На прогулках Белла Ахатовна говорила очень тихо. Приходилось прислушиваться. И она будто все время к чему-то прислушивалась. Словно ей было слышно в дуновении парка что-то ещё. Нездешние голоса касались её сознания. Может быть, это были песни её ушедших друзей.
Она была в шубке, но, казалось, ей было зябко. Руки украшали громадные тёмные перстни. Шею – бусы.
Она была в чёрных брюках, но так худа, что в брючинах не заметно было ног, и она парила гордо, как «народное достояние». Вообще слова «Народное достояние» повторялись часто.
Белла Ахатовна всё время что-то записывала на клочках бумаги. Это были отрывки навеваемых стихов. Она вообще не прекращала сочинять, видимо рифмы и образы преследовали её, и она привыкла именно так и жить в них, рядом с ними, пропитанная ими. Бумажки эти выпадали из шубы, и за ней как за мальчиком из сказки тянулся шлейф, но не из крошек, а из бумажек.
Поклонники подбирали клочки на память.
Мессерер, когда замечал это, бумажки отбирал.

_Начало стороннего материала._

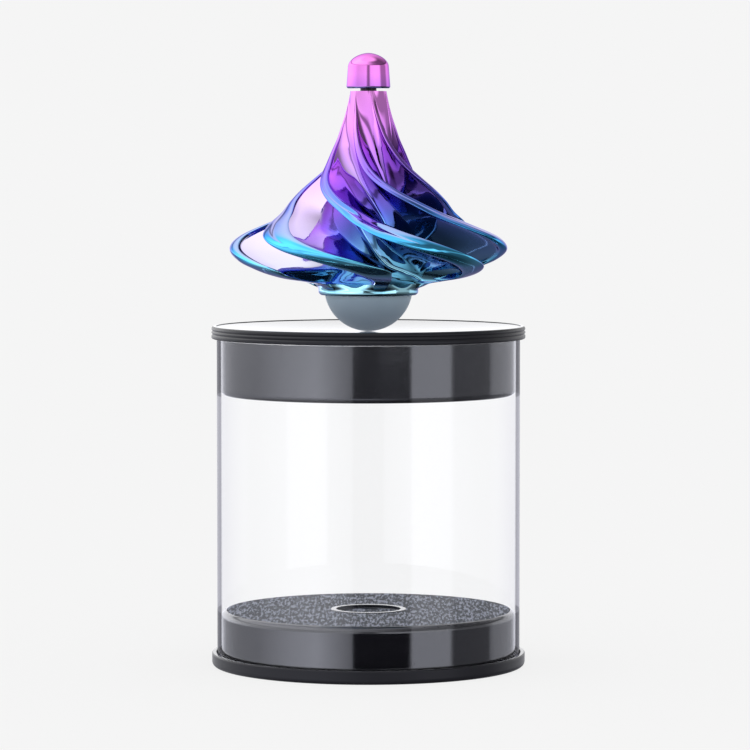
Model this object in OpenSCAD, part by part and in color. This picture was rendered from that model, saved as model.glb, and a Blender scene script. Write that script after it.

Я постеснялся тогда стырить такую бумажку, и всю жизнь жалею об этом. Но не хотелось и прерывать интересную беседу. Она рассказывала о юности, о первых шагах в поэзии. О том, что поэт никогда не знает, пробьётся ли его стих к душам людей, к публике, будет ли оценен. И Пушкин не знал этого. Хотя каждый большой поэт в душе чувствует свою ценность. Говорила, что ощущала в себе стихи с детства. Вспоминала Москву тех лет.
Мы с Андреем подарили ей наш журнал «Холм поэтов».
По вечерам были роскошные банкеты. Я неизменно поднимал бокал за Беллу Ахатовну, и мы вспоминали «щи да кашу Пушкина».
До полуночи в холлах звучала гитара, и лилось шампанское. Это время вспоминается как художественный фильм.